Short track skater Kei Saito, a member of Japan’s relay team at the Olympics, has tested positive for an unnamed banned substance. It is the first case of doping at the current Games.
The news was broken by the Kyodo news agency, which cited multiple sources saying that the 21-year-old failed a doping test in the run-up to the Olympics. The samples, in which a banned substance was found, were reportedly taken out-of-competition. It is not yet clear when exactly the test was performed or what substance was allegedly discovered.
Saito was a reserve on the men’s four-member 5,000 relay team. His first scheduled race at the Games should have become a semifinal event set for Tuesday evening.
The skater himself has not commented on the situation, nor has the World Anti-Doping Agency (WADA). The Japanese Olympic Committee, meanwhile, is expected to address the Saito case during a press conference on Tuesday morning.

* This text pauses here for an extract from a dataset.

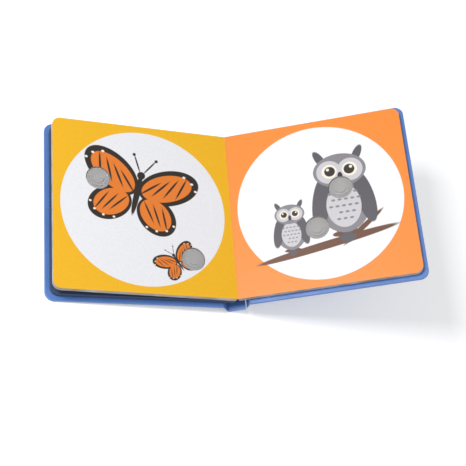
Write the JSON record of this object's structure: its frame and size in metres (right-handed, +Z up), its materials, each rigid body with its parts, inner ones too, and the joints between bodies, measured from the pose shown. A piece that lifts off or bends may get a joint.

Since the circumstances of the test and the nature of the banned substance have not been revealed, it is hard to speculate on what punishment the Japanese can face as result of his transgression.
Reports indicate Saito will likely be kicked off the relay team and disqualified from the competition.
The incident is likely to send shockwaves through Japan, which prides itself on its clean sports record. If confirmed, Saito’s doping ban will become the first ever for Japan at a Winter Olympics.
The allegations of doping have already cast a shadow over the ongoing Olympics, which is missing top Russian athletes, including six-time Olympic champion in short track Victor Ahn.
While the Japanese skater’s potential withdrawal from the Games would be the result of a failed doping test, dozens of Russian athletes, who have never tested positive for doping, were snubbed by the International Olympic Committee (IOC).
Only 168 Russian athletes were “invited” to participate by the IOC under an Olympic flag as a result of two separate investigations, run by Canadian lawyer Richard McLaren, into alleged doping violations by individual Russian athletes led by former IOC member Denis Oswald and by the Russian state as a whole.
The allegations that the Russian government had created a state-sponsored doping system were based mostly on the testimony provided by former Moscow anti-doping laboratory head Grigory Rodchenkov, who fled to the US in 2015 to escape criminal persecution in Russia. His revelations, while lacking hard evidence like positive doping tests, had dozens of Russian top athletes stripped of their medals and results won during the 2014 Winter games in Sochi.
In the lead-up to the 2018 Games, the Court of Arbitration for Sport (CAS) cleared 28 Russians, who had no prior history of doping, to compete at the Olympics. However, the IOC, which cried foul over the decision, refused to invite any of them to PyeongChang. The appeal to the CAS against the exclusion failed, with the sports court saying the IOC’s decision “could not be described as a sanction” but an “eligibility” issue.